The good part about Judge Tim Philpot's April 21 commentary, "What troubled children need," is that voters are now completely informed of his positions. As a former public defender in six different counties, I believe the judge's overwhelming desire to slam the "left wing" outweighs his accuracy.
Readers need to understand the difference between crimes and status offenses. Basically, a status offense is conduct that would not be punished when done by an adult. A 13-year-old boy spent six months in jail for skipping school in Hardin County, for example.
The conditions in juvenile jails are far more harsh than in any adult jail. There are reasons the incarceration of juveniles for status offenses is in serious need of reform.
Philpot is simply not accurate in stating that "the government" does not charge juveniles for possessing alcohol and drugs, firearms. These juveniles are hauled into the juvenile session of district court, frequently after being handcuffed and arrested. They may also have parallel cases in Philpot's family court. How awful that the judge has to smile at the child and his "free lawyer" hauled in front of him by agents of big, bad government (also the source of his employment).
The judge said his mother didn't have to work outside the home; his parents were heterosexuals who never divorced and knew that reproduction "was the highest calling of mankind." By implication, this good Christian household flourished financially. Nostalgia interwoven with fundamentalist Christianity do not make compelling arguments, particularly by someone with legal training.
Government not the issue
Is Cameron Schaeffer terribly confused about what has happened to Donald Sterling or is his anti-government screed just another straw man he created to attack our president?
His May 6 column is full of words like "government control," the government not trusting people, "rules becoming innumerable and oppressive," "laws and regulations governing conduct in this country," the law punishing bad conduct, "the criminalization of speech," being "free to say and think what he wants," et cetera.
Yet, Sterling has not been charged with a crime because he has not broken any law. One of the noble principles our country was founded on is that people cannot be punished for what they think.
What Sterling did do was to sign a contract with the NBA owners that includes a morality clause. Such clauses are common in sports and other businesses because participants don't want their organizations to be smeared by one jerk, an understandable desire. Sterling knew this when he signed the contract and now he must live by it. That has nothing to do with government oppression.
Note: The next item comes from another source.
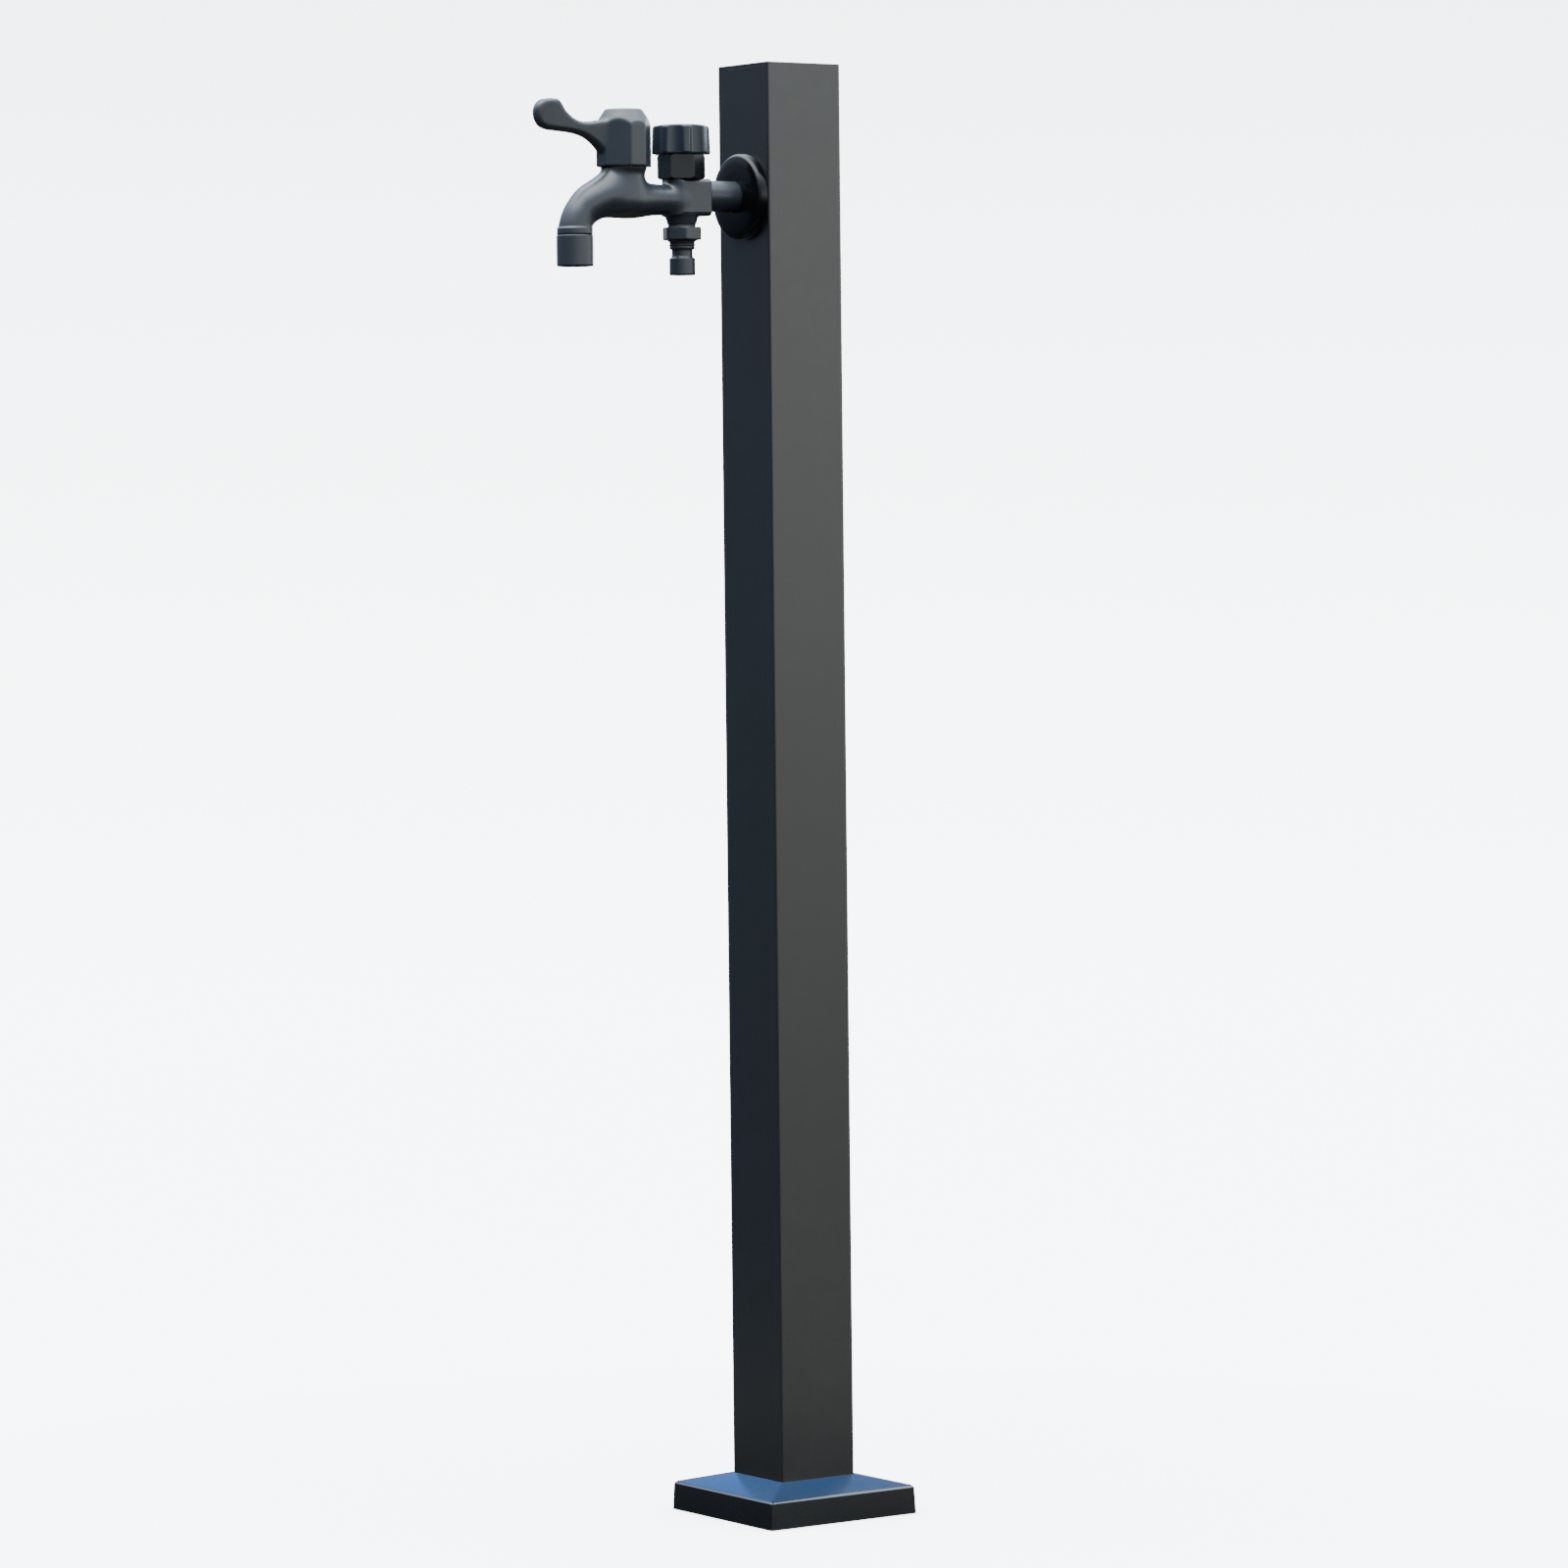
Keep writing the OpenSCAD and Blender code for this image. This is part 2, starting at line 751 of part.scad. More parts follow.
module cartridge_body() {
    low = partition_h + seal_t;
    thread_low = neck_top_h - cartridge_thread_len;
    color([0.75, 0.62, 0.34]) at_main()
    difference() {
        union() {
            post_rod(sleeve_r, low, thread_low + over);
            post_rod(cartridge_thread_r, thread_low, neck_top_h);
            chamfered_hex(cartridge_hex_af, neck_top_h, neck_top_h + cartridge_hex_h, nut_gap * 3);
            post_rod(cartridge_boss_r, neck_top_h, cartridge_top_h);
        }
        post_rod(sleeve_in_r, low - over, foot_top_h + foot_gap);
        post_rod(spindle_bore_r, low, cartridge_top_h + over);
        translate([-chamber_r, -window_w / 2, thread_low - window_h])
            cube([2 * chamber_r, window_w, window_h]);
    }
}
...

Schaeffer omitted that the IRS targeted liberal groups more than conservative groups even though it is the conservative groups who don't want to pay their fair share of the cost of running the country. He left out that the NSA's surveillance is to keep terrorists from flying airliners into major buildings as President George W. Bush allowed.
I don't recall Schaeffer complaining about Bush's warrantless wiretaps. Why is he losing sleep over "the totalitarian project" continuing now?
It's obvious to me: he is trying to turn our citizens against their government. A shame.
Case for term limits
I have yet to hear a better argument for term limits than those expressed by House Minority Leader Jeff Hoover in his April 28 commentary about the legislative session.
He observed that pure "political fear" prevented the legislature from moving forward on some important bills that would actually benefit the state, and that it became obvious to him that the bills would not pass "because of concerns of how it might affect some legislators in the upcoming elections."
The time for term limits is long overdue. We need to clean house now.